The U.S. Open Squash Championships is a platinum level event, among the most prestigious and demanding competitions on the PSA World Tour. There, Lovejoy, who is currently ranked 143 in the world, competed among some of the sport’s top talent.

After receiving a wildcard spot for the first round, Lovejoy faced Egypt’s World No. 21 Mazen Hesham. While Lovejoy gave a commendable performance, Hesham emerged with the win in three games, with scores 11–4, 11–3 and 11–9.

“I could see the fire in him … He kept improving as the match went on and he kept fighting. I’m really glad to be able to close it out in three,” Hesham said to PSA media after his win.

The event drew a large crowd, with at least 1,000 spectators piling into the Daskalakis Athletic Center at Drexel University’s campus in Philadelphia for the tournament.

Lovejoy spoke of the heightened importance of mental strength to elite competition.

“Once you get to a certain level, everyone is physically strong and everyone can hit the ball well, and when you go to the big stage it really comes down to, I think, more mental abilities,” Lovejoy said.

Despite falling short in the contest, Yale’s captain surpassed expectations with his play at the biggest American tournament on the schedule.

At Yale, Lovejoy has enjoyed a spectacular rise in the squash world. He has climbed 171 spots in the world rankings over the past three years and largely credited the team for his progress.

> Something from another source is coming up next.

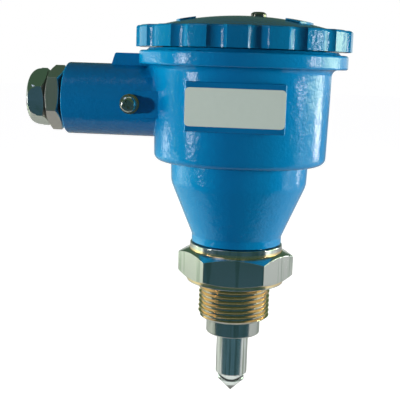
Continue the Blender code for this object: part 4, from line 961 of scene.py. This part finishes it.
# Inner and outer radius, near and far end, from the arm's face.
GASKET = (8.3 * MM, 9.8 * MM, 0.3 * MM, 1.0 * MM)
CABLE_SEAL = (4.2 * MM, 5.7 * MM, 6.4 * MM, 10.8 * MM)
THRUST_RING = (4.6 * MM, 7.2 * MM, 11.1 * MM, 11.8 * MM)
NICKEL = (0.58, 0.60, 0.58)
MILLED_NICKEL = (0.56, 0.52, 0.50)
RUBBER_DARK = (0.012, 0.012, 0.013)
RUBBER_LIGHT = (0.026, 0.026, 0.028)

nickel = metal("nickel_plate", 0.09, 260.0, 0.30, NICKEL)
milled_nickel = metal("milled_nickel", 0.40, 700.0, 0.08, MILLED_NICKEL)
black_rubber = speckled("black_rubber", 900.0, RUBBER_DARK, RUBBER_LIGHT, 0.65)[0]

gasket = washer("gland_gasket", *GASKET, GLAND_SEAT, 96)
finished(shaded(gasket), "housing", black_rubber, "gland_washer")

gland_hex = hexagon_piece("gland", GLAND_FLATS, GLAND_TURN, GLAND_HEX_LOW, GLAND_HEX_HIGH, GLAND_CHAMFER_R,
                          GLAND_CHAMFER_R, 0.15 * MM)
gland_core = turned("core", [
    (0, GLAND_SCREWED_END), (GLAND_SCREWED_R, GLAND_SCREWED_END, 0.4 * MM),
    (GLAND_SCREWED_R, GLAND_TAPER[0]), (GLAND_NECK_R, GLAND_TAPER[1]),
    (GLAND_NECK_R, GLAND_NECK_END, 0.3 * MM), (0, GLAND_NECK_END)], 96)
combined(gland_hex, 'UNION', [gland_core])
gland_bore = turned("bore", [
    (0, GLAND_DRILL[0]), (GLAND_BORE_R, GLAND_DRILL[0]), (GLAND_BORE_R, GLAND_SEAL_SEAT),
    (GLAND_SEAL_R, GLAND_SEAL_SEAT), (GLAND_SEAL_R, GLAND_DRILL[1]), (0, GLAND_DRILL[1])], 64)
combined(gland_hex, 'DIFFERENCE', [gland_bore])
gland_hex.data.transform(GLAND_SEAT)
finished(shaded(gland_hex), "housing", milled_nickel, "gland_body")

nut = as_object("dome_nut", prism(hexagon(NUT_FLATS, NUT_TURN), NUT_LOW, NUT_HIGH))
nut_outside = turned("envelope", [
    (0, NUT_LOW), (NUT_FACE_R, NUT_LOW, 0.2 * MM), (NUT_COLLAR_R, NUT_COLLAR[0]),
    (NUT_COLLAR_R, NUT_COLLAR[1]), (NUT_DOME_R, NUT_DOME_FOOT), (NUT_DOME_R, NUT_HIGH, NUT_DOME_EDGE),
    (0, NUT_HIGH)], arc=12)
combined(nut, 'INTERSECT', [nut_outside])
nut_bore = turned("bore", [
    (0, NUT_DRILL[0]), (NUT_THREAD_R, NUT_DRILL[0]), (NUT_THREAD_R, NUT_THREAD_END),
    (NUT_BORE_R, NUT_THREAD_END), (NUT_BORE_R, NUT_DRILL[1]), (0, NUT_DRILL[1])], 96)
combined(nut, 'DIFFERENCE', [nut_bore])
bevelled(nut, 0.9 * MM, 6, 28)
nut.data.transform(GLAND_SEAT)
finished(shaded(nut), "gland_dome_nut", nickel, "gland_dome_nut")

cable_seal = washer("cable_seal", *CABLE_SEAL, GLAND_SEAT, 72)
finished(shaded(cable_seal), "housing", black_rubber, "gland_seal")
thrust_ring = washer("thrust_ring", *THRUST_RING, GLAND_SEAT, 72)
finished(shaded(thrust_ring), "gland_thrust_ring", nickel, "gland_thrust_ring")


# Lid
# Cast and painted screw lid: scalloped rim, shallow dome with two raised cast pads, screwed skirt.
LID_R = 38.4 * MM
LID_Z = 84.4 * MM
RIM_TOP = 91.65 * MM
RIM_TOP_EDGE = 0.9 * MM
RIM_LOW_EDGE = 0.45 * MM
LOBES = 18
LOBE_TURN = math.radians(0.5)
SCALLOP_DEPTH = 1.5 * MM
DOME_R = 32.0 * MM
DOME_RISE = 4.5 * MM
SKIRT_R = 29.0 * MM
SKIRT_BORE_R = 26.2 * MM
LID_INNER_TOP = 86 * MM
LID_WALL = 3.0 * MM
DOME_SPHERE_R = (DOME_R ** 2 + DOME_RISE ** 2) / (2 * DOME_RISE)
DOME_CENTRE = RIM_TOP + DOME_RISE - DOME_SPHERE_R
PAD_IN_R = 18.2 * MM
PAD_OUT_R = 24.4 * MM
PAD_CORNER = 0.7 * MM
PAD_HEIGHT = 0.6 * MM
PAD_SPANS = ((-190, -154), (-38, 10))
COVER_R = 30 * MM
LID_SCREW = (4.8 * MM, 2.0 * MM, 0)
LID_BOSS = (3.5 * MM, 90.2 * MM, 94.5 * MM)
LID_HOLE_FOOT = 91.7 * MM
LID_SHANK = 4.1 * MM
SPOT_R = 3.4 * MM
SPOT_DEPTH = 0.3 * MM
ABOVE_LID = 99 * MM
# Darker steel for the lid's screw.
DARK_LID_SCREW_STEEL = (0.26, 0.24, 0.20)


def scalloped_row(inset, roundness):
    """One row of the rim; roundness 0 is the scalloped outline, 1 a plain circle."""
    half_pitch = math.pi / LOBES
    half_groove = half_pitch / 2
    half_chord = LID_R * math.sin(half_groove)
    depth = SCALLOP_DEPTH - LID_R * (1 - math.cos(half_groove))
    groove_r = (half_chord ** 2 + depth ** 2) / (2 * depth)
    sweep = math.asin(half_chord / groove_r)
    land_steps = 6
    groove_steps = 10
    row = []
    for lobe in range(LOBES):
        middle = LOBE_TURN - math.pi / 2 + 2 * half_pitch * lobe
        for step in range(1, land_steps):
            angle = middle + half_groove * (2 * step / land_steps - 1)
            row.append(Vector((math.cos(angle), math.sin(angle))) * LID_R)
        groove_middle = middle + half_pitch
        outward = Vector((math.cos(groove_middle), math.sin(groove_middle)))
        across = Vector((-outward.y, outward.x))
        for step in range(groove_steps + 1):
            angle = sweep * (2 * step / groove_steps - 1)
            distance = LID_R - SCALLOP_DEPTH + groove_r * (1 - math.cos(angle))
            row.append(outward * distance + across * groove_r * math.sin(angle))
    rim_r = LID_R - inset
    return [point * (rim_r / LID_R) * (1 - roundness) + point.normalized() * rim_r * roundness
            for point in row]


def lofted(rows):
    """Bmesh drawn from ring to ring by extruding the open edge; both ends close in a pole."""
    shape = bmesh.new()
    first = [shape.verts.new(point) for point in rows[0]]
    edges = [shape.edges.new((first[index - 1], first[index])) for index in range(len(first))]
    ring = first
    for row in rows[1:]:
        grown = bmesh.ops.extrude_edge_only(shape, edges=edges)
        edges = [item for item in grown["geom"] if isinstance(item, bmesh.types.BMEdge) and item.is_boundary]
        following = []
        for vert, point in zip(ring, row):
            others = (edge.other_vert(vert) for edge in vert.link_edges)
            twin = next(other for other in others
                        if other not in ring and other.is_boundary and (other.co - vert.co).length < 1e-9)
            twin.co = point
            following.append(twin)
        ring = following
    bmesh.ops.pointmerge(shape, verts=ring, merge_co=(0, 0, rows[-1][0][2]))
    bmesh.ops.pointmerge(shape, verts=first, merge_co=(0, 0, rows[0][0][2]))
    bmesh.ops.recalc_face_normals(shape, faces=shape.faces[:])
    return shape


outline = scalloped_row(0, 0)


def ring_row(radius, height):
    """Round row that lines up with the rim's points."""
    return [(*(point.normalized() * radius), height) for point in outline]


def rim_row(height, inset=0, roundness=0):
    """Scalloped row at a height."""
    return [(*point, height) for point in scalloped_row(inset, roundness)]


def dome_rows(sphere_r, reach, steps):
    """Rows of a dome from its reach to just short of the pole."""
    angles = [math.asin(reach / sphere_r) * (1 - index / steps) for index in range(steps)]
    return [ring_row(sphere_r * math.sin(angle), DOME_CENTRE + sphere_r * math.cos(angle))
            for angle in angles]


rows = dome_rows(DOME_SPHERE_R - LID_WALL, SKIRT_BORE_R, 12)[::-1]
rows += [ring_row(SKIRT_BORE_R, LID_INNER_TOP), ring_row(SKIRT_BORE_R, SKIRT_Z + 0.3 * MM),
         ring_row(SKIRT_BORE_R + 0.3 * MM, SKIRT_Z), ring_row(SKIRT_R - 0.8 * MM, SKIRT_Z),
         ring_row(SKIRT_R, SKIRT_Z + 0.8 * MM), ring_row(SKIRT_R, LID_Z - 0.2 * MM),
         ring_row(SKIRT_R + 0.2 * MM, LID_Z), rim_row(LID_Z, 2.2 * MM, 0.6)]
rows += [rim_row(LID_Z + RIM_LOW_EDGE * (1 - math.sin(angle)), RIM_LOW_EDGE * (1 - math.sin(angle)))
         for angle in (math.pi / 2 * index / 5 for index in range(6))]
rows += [rim_row(LID_Z + RIM_LOW_EDGE + (RIM_TOP - RIM_TOP_EDGE - LID_Z - RIM_LOW_EDGE) * index / 4)
         for index in range(1, 5)]
rows += [rim_row(RIM_TOP - RIM_TOP_EDGE * (1 - math.sin(angle)), RIM_TOP_EDGE * (1 - math.cos(angle)))
         for angle in (math.pi / 2 * index / 7 for index in range(1, 8))]
rows += [rim_row(RIM_TOP, RIM_TOP_EDGE + (LID_R - DOME_R - RIM_TOP_EDGE - 0.8 * MM) * index / 5, index / 5)
         for index in range(1, 5)]
rows += [ring_row(DOME_R + 0.5 * MM, RIM_TOP + 0.02 * MM), ring_row(DOME_R, RIM_TOP + 0.09 * MM)]
rows += dome_rows(DOME_SPHERE_R, DOME_R - 0.6 * MM, 16)
lid = as_object("screw_lid", lofted(rows))


def cast_pad(first, last):
    """Raised arc on the dome with rounded corners, as high above it everywhere."""
    middle_r = (PAD_IN_R + PAD_OUT_R) / 2
    half = (PAD_OUT_R - PAD_IN_R) / 2
    reach = middle_r * math.radians(last - first) / 2
    middle = math.radians(first + last) / 2
    flat = rounded(rectangle(reach, half, PAD_CORNER), closed=True)
    flat = divided(flat + [flat[0]], 1 * MM)[:-1]
    bent = [((middle_r + point.y) * math.cos(middle - point.x / middle_r),
             (middle_r + point.y) * math.sin(middle - point.x / middle_r)) for point in flat]
    pad = as_object("pad", prism(bent, RIM_TOP, RIM_TOP + 9 * MM))
    cover_r = DOME_SPHERE_R + PAD_HEIGHT
    angles = [math.asin(COVER_R / cover_r) * (1 - index / 24) for index in range(25)]
    cover = [(cover_r * math.sin(angle), DOME_CENTRE + cover_r * math.cos(angle)) for angle in angles]
    combined(pad, 'INTERSECT', [turned("cover", [(0, LID_Z), (COVER_R, LID_Z)] + cover, 96)])
    bevelled(pad, 0.25 * MM, 3, 40)
    return pad


at_lid_screw = Matrix.Translation(LID_SCREW)
screw_seat = DOME_CENTRE + math.sqrt(DOME_SPHERE_R ** 2 - math.hypot(*LID_SCREW[:2]) ** 2)
spot_z = screw_seat - SPOT_DEPTH
boss = rod("boss", *LID_BOSS, 48, at_lid_screw)
combined(lid, 'UNION', [boss] + [cast_pad(*span) for span in PAD_SPANS])
lid_hole = turned("hole", [(0, LID_HOLE_FOOT), (SCREW_HOLE_R, LID_HOLE_FOOT), (SCREW_HOLE_R, spot_z),
                           (SPOT_R, spot_z), (SPOT_R, ABOVE_LID), (0, ABOVE_LID)], 48, at_lid_screw)
combined(lid, 'DIFFERENCE', [lid_hole])
finished(shaded(lid, 30), "lid", shaded_lid_paint, "lid")
dark_lid_screw_steel = metal("dark_lid_screw", 0.22, 1500.0, 0.08, DARK_LID_SCREW_STEEL)
lid_screw = screw("dome_screw", LID_SHANK, Matrix.Translation((*LID_SCREW[:2], spot_z + SPOT_DEPTH)))
finished(lid_screw, "lid", dark_lid_screw_steel, "lid_screw")


# Seals
# Round-section nitrile rings under the lid, on the fitting's face and round the prism.
for name, body, radius, cord_r in (("lid_o_ring", "lid_o_ring", 30.35 * MM, 1.05 * MM),
                                   ("fitting_o_ring", "housing", 12.6 * MM, 0.9 * MM),
                                   ("prism_o_ring", "housing", 3.75 * MM, 0.55 * MM)):
    low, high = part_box(name)
    centre_z = (low.z + high.z) / 2
    angles = [math.tau * index / 16 for index in range(16)]
    section = [(radius + cord_r * math.cos(angle), centre_z + cord_r * math.sin(angle)) for angle in angles]
    seal = turned(name + "_seal", section, 96, closed=True)
    finished(shaded(seal, 60, False), body, black_rubber, name)


# Electronics
# Laminate boards on nylon spacers, with moulded parts; they show when the lid is off.
def plastic(name, dark, light, roughness):
    """Moulded plastic with a fine spark-eroded texture."""
    material, grain = speckled(name, 1200.0, dark, light, roughness)
    tree = material.node_tree
    tree.links.new(link_bump(tree, grain, 0.08), tree.nodes["Principled BSDF"].inputs["Normal"])
    return material


# Slot, dark and light tone, roughness.
PLASTICS = (
    ("circuit_board", (0.012, 0.085, 0.030), (0.020, 0.120, 0.045), 0.30),
    ("white_nylon", (0.62, 0.62, 0.58), (0.70, 0.70, 0.66), 0.45),
    ("black_plastic", (0.014, 0.014, 0.016), (0.026, 0.026, 0.028), 0.42),
    ("green_plastic", (0.020, 0.150, 0.060), (0.030, 0.190, 0.080), 0.40),
    ("relay_yellow", (0.60, 0.38, 0.05), (0.68, 0.45, 0.07), 0.40),
    ("grey_lead", (0.15, 0.15, 0.16), (0.19, 0.19, 0.20), 0.50),
    ("clear_lens", (0.45, 0.50, 0.56), (0.50, 0.55, 0.60), 0.10))
finishes = {facts[0]: plastic(*facts) for facts in PLASTICS}
finishes.update(stainless=screw_steel, golden_steel=washer_gold, nickel=nickel, black_rubber=black_rubber)
slots = {entry["node"]: entry["material_slot"] for entry in frame["record"]["subparts"]}
for name, node in frame["nodes"].items():
    if not node.hide_render:
        node.data.materials.clear()
        node.data.materials.append(finishes[slots[name]])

“All the guys on the team are really supportive of my pro career,” Lovejoy said. “They were all watching on TV on campus, a couple of them came down to Philadelphia to watch — my coaches were there watching too. It’s really nice to have a team of people who are very supportive of you, which is something that is very important for confidence and for feeling comfortable about your game.”

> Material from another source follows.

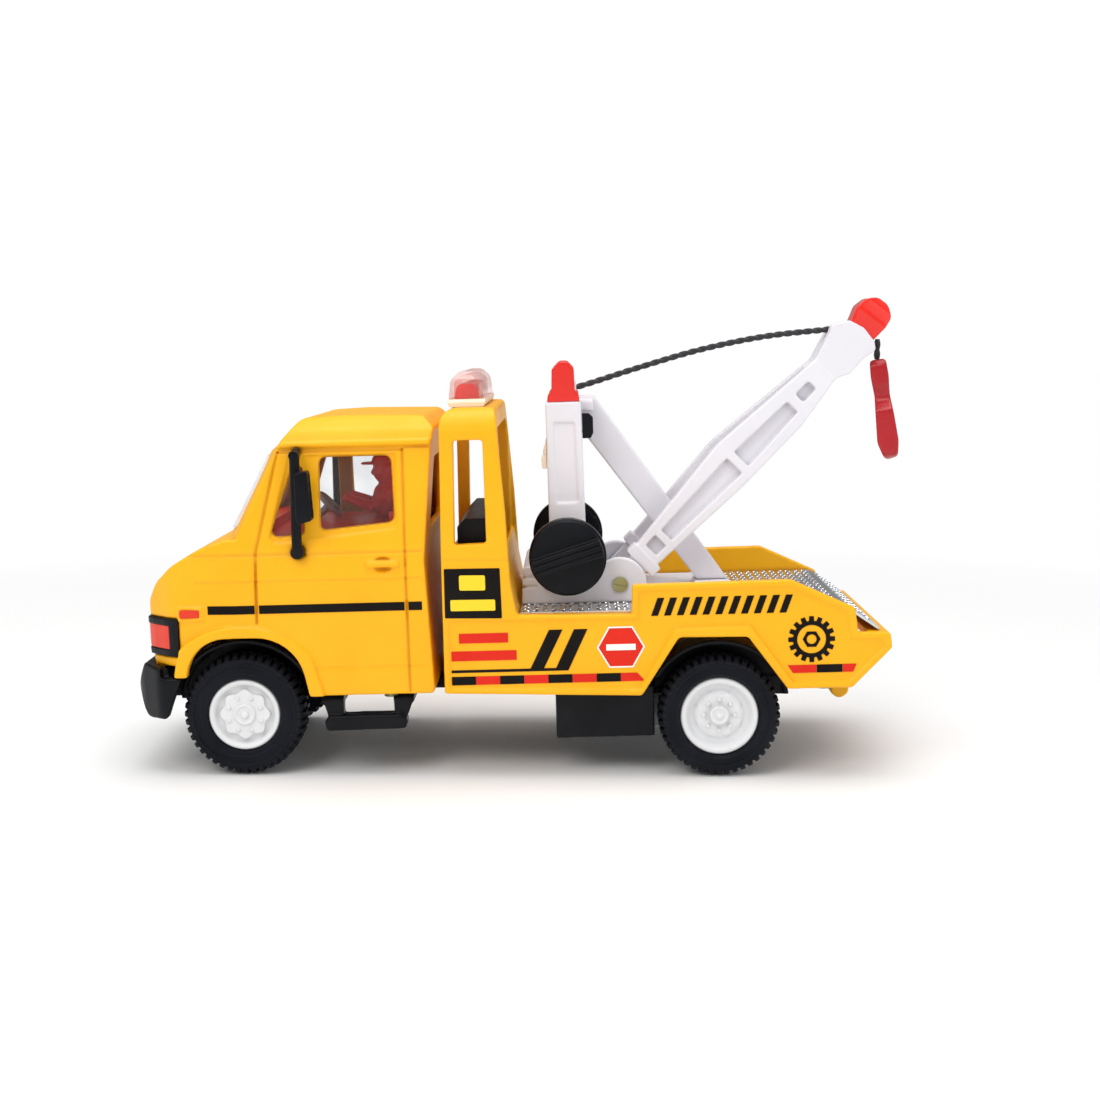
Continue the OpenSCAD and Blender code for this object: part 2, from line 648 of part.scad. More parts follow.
module graphics_yellow() color(yellow) raked() film(0.11) {
  outline([[7.1, 43.0, 0.4], [12.9, 43.1, 0.4], [12.9, 46.5, 0.4], [7.1, 46.4, 0.4]]);
  outline([[5.0, 38.4, 0.3], [15.0, 38.5, 0.3], [15.0, 41.0, 0.3], [5.0, 40.9, 0.3]]);
}

// ---- wheels: axle, rims and tyres ----
front_rim_r = 8.2;
rear_rim_r = 8.9;
tyre_fit = 0.02; // radial gap between rim and tyre
rim_holes = 8;

module axle(hub) place() rod(hub, axle_r, -27.5, 27.5);
module front_axle() color(steel) axle(front_hub);
module rear_axle() color(steel) axle(rear_hub);
// puts a part turned about Z on both wheels, its +Z pointing outwards
module at_wheels(x, y) { place() both() translate([x, y, tyre_r]) rotate([-90, 0, 0]) children(); }
// lip_w is the width of the rim's edge, boss the height of the hub's face
module rim_body(radius, lip_w, boss) {
  rotate_extrude($fn = 64) polygon([
    [0, -6.6], [2.6, -6.6], [2.6, -2.6], [radius - 1.2, -2.6], [radius - 1.2, -8.4],
    [radius, -8.4], [radius, 0.0], [radius - 0.5, 0.4], [radius - lip_w + 0.6, 0.4],
    [radius - lip_w, 0], [radius - lip_w - 0.5, boss - 1.2], [3.3, boss - 1.2],
    [3.0, boss - 0.4], [1.6, boss], [0, boss]]);
}
module rims(x, radius, lip_w, boss) color(white) at_wheels(x, tyre_out - 1.2) difference() {
  rim_body(radius, lip_w, boss);
  for (i = [0:rim_holes - 1])
    rotate([0, 0, i * 360 / rim_holes]) translate([radius - lip_w - 1.9, 0, -8])
      cylinder(r = 0.55, h = 20, $fn = 16);
  // blind bore for the axle
  post([0, 0], -20, axle_r, 18.92);
}
module front_rims() rims(front_x, front_rim_r, lip_w = 1.4, boss = 0.6);
module rear_rims() rims(rear_x, rear_rim_r, lip_w = 3.0, boss = -0.4);
module tyres(x, inner_r) color(black) at_wheels(x, tyre_out) rotate_extrude($fn = 72) polygon([
  [inner_r, -8.6], [inner_r + 0.5, -9.5], [11.4, -9.5], [12.9, -8.8], [tyre_r, -7.6],
  [tyre_r, -1.9], [12.9, -0.6], [11.4, 0], [inner_r + 0.4, -0.3], [inner_r, -0.8]]);
module front_tyres() tyres(front_x, front_rim_r + tyre_fit);
module rear_tyres() tyres(rear_x, rear_rim_r + tyre_fit);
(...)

On top of his stellar on-court performance, the Branford, Connecticut native’s guidance has proved essential to younger players on the team.

First years Jed Burde ’23 and Janson Chu ’23 both highlighted his vocal style of leadership on and off the court.

“Spence is no doubt the hardest working player on the team,” Chu said, emphasizing Lovejoy’s training regimen, which includes two daily practice sessions.

While he does have plans for a future in professional squash, Lovejoy’s priority is still success with the Yale men’s team.

“My focus is still on the team, and on the team nationals and the individual nationals at the end of the year, so I can finish off my college career strong and I’ll have plenty of time to play the pro tour after this,” Lovejoy said.

Lovejoy won his first career PSA title at the Men’s Lifetime Mississauga Open in Canada in June.